## Your objective
Every record below should be printed exactly as given.

## Exercise material
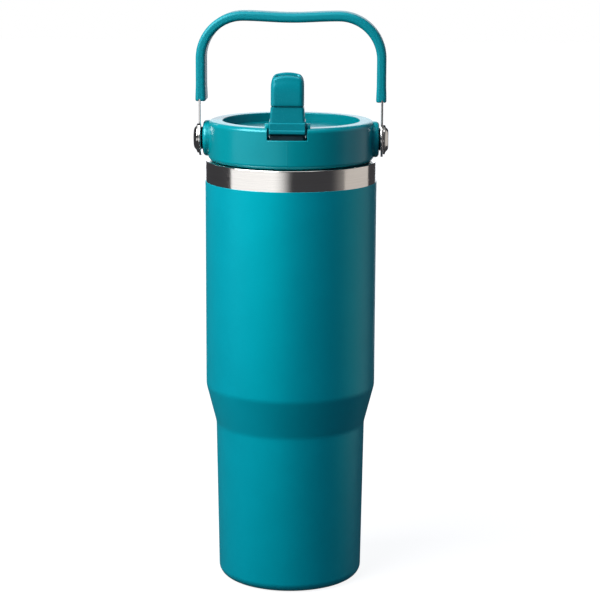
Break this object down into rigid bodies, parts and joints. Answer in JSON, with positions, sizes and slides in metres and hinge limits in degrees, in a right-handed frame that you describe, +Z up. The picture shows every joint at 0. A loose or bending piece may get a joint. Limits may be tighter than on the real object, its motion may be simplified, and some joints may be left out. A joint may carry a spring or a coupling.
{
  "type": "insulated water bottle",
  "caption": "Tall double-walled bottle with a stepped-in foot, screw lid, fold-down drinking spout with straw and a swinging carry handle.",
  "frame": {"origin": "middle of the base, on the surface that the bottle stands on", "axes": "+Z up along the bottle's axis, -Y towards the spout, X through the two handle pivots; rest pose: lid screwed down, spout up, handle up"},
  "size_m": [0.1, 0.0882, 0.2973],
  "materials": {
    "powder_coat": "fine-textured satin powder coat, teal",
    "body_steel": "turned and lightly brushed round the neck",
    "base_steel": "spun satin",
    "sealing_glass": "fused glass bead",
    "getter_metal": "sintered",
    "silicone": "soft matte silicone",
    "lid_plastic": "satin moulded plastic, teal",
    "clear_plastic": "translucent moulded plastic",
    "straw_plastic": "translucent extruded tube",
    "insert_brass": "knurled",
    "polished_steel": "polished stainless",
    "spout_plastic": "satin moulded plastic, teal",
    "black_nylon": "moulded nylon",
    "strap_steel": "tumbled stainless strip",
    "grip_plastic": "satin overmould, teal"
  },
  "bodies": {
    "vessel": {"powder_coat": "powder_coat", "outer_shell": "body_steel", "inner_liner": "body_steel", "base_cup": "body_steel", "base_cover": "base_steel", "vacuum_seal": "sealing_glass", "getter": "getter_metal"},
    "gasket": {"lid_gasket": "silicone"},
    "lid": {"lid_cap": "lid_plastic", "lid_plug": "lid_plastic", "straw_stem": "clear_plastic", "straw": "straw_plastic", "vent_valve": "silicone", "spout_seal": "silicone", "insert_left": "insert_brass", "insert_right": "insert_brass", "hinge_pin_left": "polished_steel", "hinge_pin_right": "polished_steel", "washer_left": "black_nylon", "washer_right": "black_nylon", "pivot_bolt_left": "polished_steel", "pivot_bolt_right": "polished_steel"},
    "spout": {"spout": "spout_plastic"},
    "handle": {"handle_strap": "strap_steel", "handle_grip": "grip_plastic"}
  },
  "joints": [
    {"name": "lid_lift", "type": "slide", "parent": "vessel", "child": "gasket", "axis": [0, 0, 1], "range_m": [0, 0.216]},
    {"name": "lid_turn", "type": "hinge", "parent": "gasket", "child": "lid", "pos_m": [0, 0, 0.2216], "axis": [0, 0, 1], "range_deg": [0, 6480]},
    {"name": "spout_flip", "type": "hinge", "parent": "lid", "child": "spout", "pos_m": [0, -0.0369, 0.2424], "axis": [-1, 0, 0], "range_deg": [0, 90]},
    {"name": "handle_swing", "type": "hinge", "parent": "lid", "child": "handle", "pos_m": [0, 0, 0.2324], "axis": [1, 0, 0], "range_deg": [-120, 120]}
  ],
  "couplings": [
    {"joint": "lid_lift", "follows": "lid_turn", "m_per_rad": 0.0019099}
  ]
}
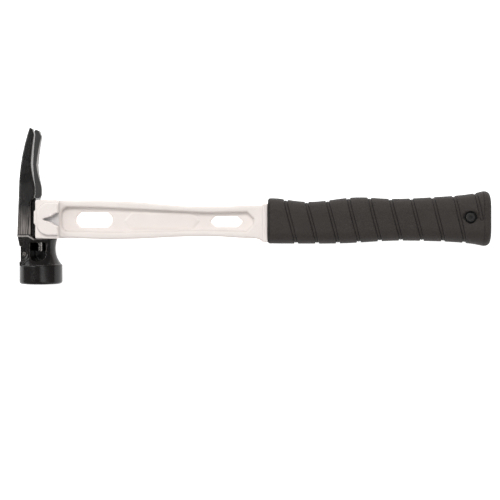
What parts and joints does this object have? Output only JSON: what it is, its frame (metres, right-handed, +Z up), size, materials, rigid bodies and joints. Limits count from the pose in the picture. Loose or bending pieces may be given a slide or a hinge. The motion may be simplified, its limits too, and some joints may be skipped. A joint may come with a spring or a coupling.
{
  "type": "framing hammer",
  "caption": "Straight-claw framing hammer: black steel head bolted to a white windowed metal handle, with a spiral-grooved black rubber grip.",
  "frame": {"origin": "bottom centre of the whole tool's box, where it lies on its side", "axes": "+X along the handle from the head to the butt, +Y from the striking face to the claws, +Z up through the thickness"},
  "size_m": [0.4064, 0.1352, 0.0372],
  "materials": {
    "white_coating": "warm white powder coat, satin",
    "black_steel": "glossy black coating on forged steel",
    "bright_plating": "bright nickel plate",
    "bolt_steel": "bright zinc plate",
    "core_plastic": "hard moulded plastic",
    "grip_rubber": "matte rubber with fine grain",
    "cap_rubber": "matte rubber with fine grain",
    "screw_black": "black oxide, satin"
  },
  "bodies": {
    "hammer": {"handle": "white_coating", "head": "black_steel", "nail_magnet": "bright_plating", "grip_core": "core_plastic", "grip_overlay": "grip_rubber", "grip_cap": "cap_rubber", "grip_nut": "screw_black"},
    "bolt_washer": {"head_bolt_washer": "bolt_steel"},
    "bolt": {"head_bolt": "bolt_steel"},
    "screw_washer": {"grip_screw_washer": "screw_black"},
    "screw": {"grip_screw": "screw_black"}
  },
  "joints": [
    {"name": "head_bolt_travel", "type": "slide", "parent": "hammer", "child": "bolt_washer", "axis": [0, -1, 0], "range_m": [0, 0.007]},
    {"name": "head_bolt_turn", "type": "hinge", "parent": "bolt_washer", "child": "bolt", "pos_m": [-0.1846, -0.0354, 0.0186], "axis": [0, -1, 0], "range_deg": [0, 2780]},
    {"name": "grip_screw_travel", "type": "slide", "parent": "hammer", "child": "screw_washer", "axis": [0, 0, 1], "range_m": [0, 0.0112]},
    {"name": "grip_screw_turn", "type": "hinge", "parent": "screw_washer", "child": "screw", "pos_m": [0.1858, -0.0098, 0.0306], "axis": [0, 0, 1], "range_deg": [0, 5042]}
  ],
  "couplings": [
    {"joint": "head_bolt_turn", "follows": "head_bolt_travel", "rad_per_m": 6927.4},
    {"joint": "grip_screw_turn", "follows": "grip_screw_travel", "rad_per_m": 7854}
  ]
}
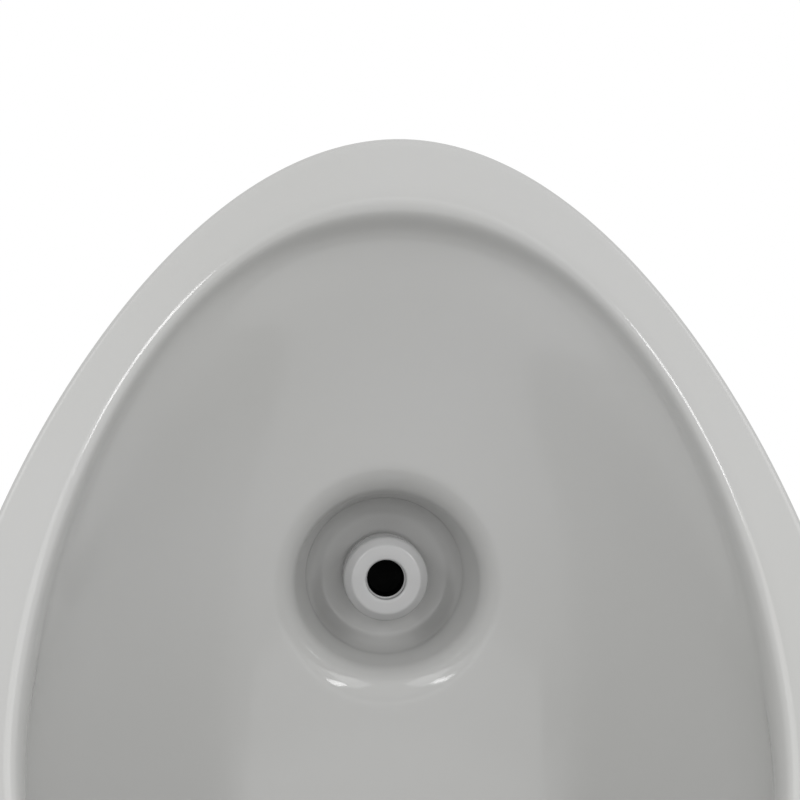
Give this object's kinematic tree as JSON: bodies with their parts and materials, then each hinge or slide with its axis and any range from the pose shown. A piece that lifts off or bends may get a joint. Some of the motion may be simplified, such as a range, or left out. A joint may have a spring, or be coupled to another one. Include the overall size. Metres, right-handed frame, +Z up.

## Complete answer
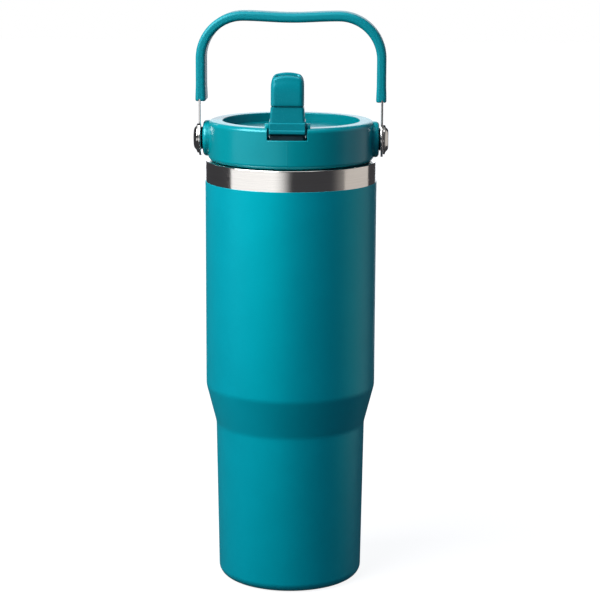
Break this object down into rigid bodies, parts and joints. Answer in JSON, with positions, sizes and slides in metres and hinge limits in degrees, in a right-handed frame that you describe, +Z up. The picture shows every joint at 0. A loose or bending piece may get a joint. Limits may be tighter than on the real object, its motion may be simplified, and some joints may be left out. A joint may carry a spring or a coupling.
{
  "type": "insulated water bottle",
  "caption": "Tall double-walled bottle with a stepped-in foot, screw lid, fold-down drinking spout with straw and a swinging carry handle.",
  "frame": {"origin": "middle of the base, on the surface that the bottle stands on", "axes": "+Z up along the bottle's axis, -Y towards the spout, X through the two handle pivots; rest pose: lid screwed down, spout up, handle up"},
  "size_m": [0.1, 0.0882, 0.2973],
  "materials": {
    "powder_coat": "fine-textured satin powder coat, teal",
    "body_steel": "turned and lightly brushed round the neck",
    "base_steel": "spun satin",
    "sealing_glass": "fused glass bead",
    "getter_metal": "sintered",
    "silicone": "soft matte silicone",
    "lid_plastic": "satin moulded plastic, teal",
    "clear_plastic": "translucent moulded plastic",
    "straw_plastic": "translucent extruded tube",
    "insert_brass": "knurled",
    "polished_steel": "polished stainless",
    "spout_plastic": "satin moulded plastic, teal",
    "black_nylon": "moulded nylon",
    "strap_steel": "tumbled stainless strip",
    "grip_plastic": "satin overmould, teal"
  },
  "bodies": {
    "vessel": {"powder_coat": "powder_coat", "outer_shell": "body_steel", "inner_liner": "body_steel", "base_cup": "body_steel", "base_cover": "base_steel", "vacuum_seal": "sealing_glass", "getter": "getter_metal"},
    "gasket": {"lid_gasket": "silicone"},
    "lid": {"lid_cap": "lid_plastic", "lid_plug": "lid_plastic", "straw_stem": "clear_plastic", "straw": "straw_plastic", "vent_valve": "silicone", "spout_seal": "silicone", "insert_left": "insert_brass", "insert_right": "insert_brass", "hinge_pin_left": "polished_steel", "hinge_pin_right": "polished_steel", "washer_left": "black_nylon", "washer_right": "black_nylon", "pivot_bolt_left": "polished_steel", "pivot_bolt_right": "polished_steel"},
    "spout": {"spout": "spout_plastic"},
    "handle": {"handle_strap": "strap_steel", "handle_grip": "grip_plastic"}
  },
  "joints": [
    {"name": "lid_lift", "type": "slide", "parent": "vessel", "child": "gasket", "axis": [0, 0, 1], "range_m": [0, 0.216]},
    {"name": "lid_turn", "type": "hinge", "parent": "gasket", "child": "lid", "pos_m": [0, 0, 0.2216], "axis": [0, 0, 1], "range_deg": [0, 6480]},
    {"name": "spout_flip", "type": "hinge", "parent": "lid", "child": "spout", "pos_m": [0, -0.0369, 0.2424], "axis": [-1, 0, 0], "range_deg": [0, 90]},
    {"name": "handle_swing", "type": "hinge", "parent": "lid", "child": "handle", "pos_m": [0, 0, 0.2324], "axis": [1, 0, 0], "range_deg": [-120, 120]}
  ],
  "couplings": [
    {"joint": "lid_lift", "follows": "lid_turn", "m_per_rad": 0.0019099}
  ]
}
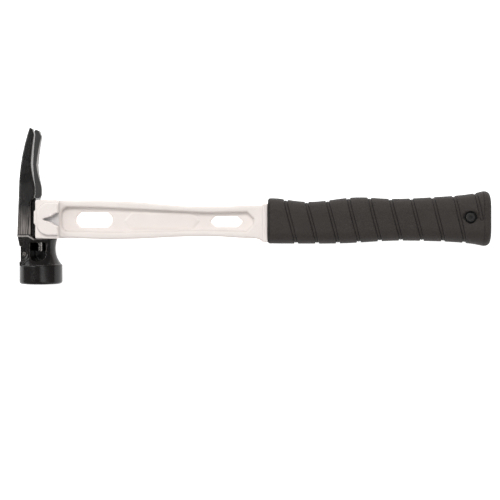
What parts and joints does this object have? Output only JSON: what it is, its frame (metres, right-handed, +Z up), size, materials, rigid bodies and joints. Limits count from the pose in the picture. Loose or bending pieces may be given a slide or a hinge. The motion may be simplified, its limits too, and some joints may be skipped. A joint may come with a spring or a coupling.
{
  "type": "framing hammer",
  "caption": "Straight-claw framing hammer: black steel head bolted to a white windowed metal handle, with a spiral-grooved black rubber grip.",
  "frame": {"origin": "bottom centre of the whole tool's box, where it lies on its side", "axes": "+X along the handle from the head to the butt, +Y from the striking face to the claws, +Z up through the thickness"},
  "size_m": [0.4064, 0.1352, 0.0372],
  "materials": {
    "white_coating": "warm white powder coat, satin",
    "black_steel": "glossy black coating on forged steel",
    "bright_plating": "bright nickel plate",
    "bolt_steel": "bright zinc plate",
    "core_plastic": "hard moulded plastic",
    "grip_rubber": "matte rubber with fine grain",
    "cap_rubber": "matte rubber with fine grain",
    "screw_black": "black oxide, satin"
  },
  "bodies": {
    "hammer": {"handle": "white_coating", "head": "black_steel", "nail_magnet": "bright_plating", "grip_core": "core_plastic", "grip_overlay": "grip_rubber", "grip_cap": "cap_rubber", "grip_nut": "screw_black"},
    "bolt_washer": {"head_bolt_washer": "bolt_steel"},
    "bolt": {"head_bolt": "bolt_steel"},
    "screw_washer": {"grip_screw_washer": "screw_black"},
    "screw": {"grip_screw": "screw_black"}
  },
  "joints": [
    {"name": "head_bolt_travel", "type": "slide", "parent": "hammer", "child": "bolt_washer", "axis": [0, -1, 0], "range_m": [0, 0.007]},
    {"name": "head_bolt_turn", "type": "hinge", "parent": "bolt_washer", "child": "bolt", "pos_m": [-0.1846, -0.0354, 0.0186], "axis": [0, -1, 0], "range_deg": [0, 2780]},
    {"name": "grip_screw_travel", "type": "slide", "parent": "hammer", "child": "screw_washer", "axis": [0, 0, 1], "range_m": [0, 0.0112]},
    {"name": "grip_screw_turn", "type": "hinge", "parent": "screw_washer", "child": "screw", "pos_m": [0.1858, -0.0098, 0.0306], "axis": [0, 0, 1], "range_deg": [0, 5042]}
  ],
  "couplings": [
    {"joint": "head_bolt_turn", "follows": "head_bolt_travel", "rad_per_m": 6927.4},
    {"joint": "grip_screw_turn", "follows": "grip_screw_travel", "rad_per_m": 7854}
  ]
}
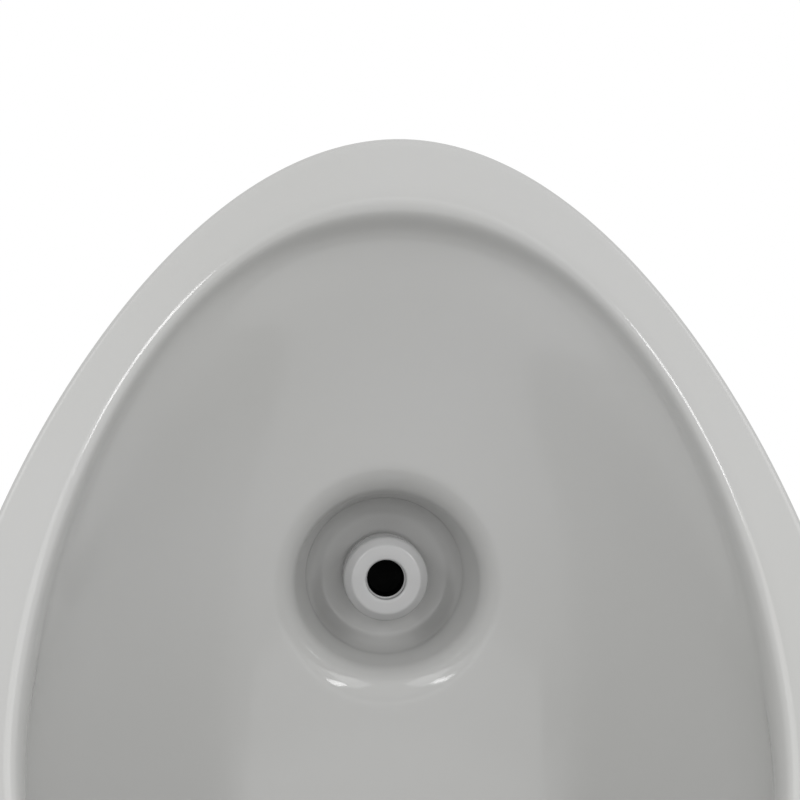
Give this object's kinematic tree as JSON: bodies with their parts and materials, then each hinge or slide with its axis and any range from the pose shown. A piece that lifts off or bends may get a joint. Some of the motion may be simplified, such as a range, or left out. A joint may have a spring, or be coupled to another one. Include the overall size. Metres, right-handed frame, +Z up.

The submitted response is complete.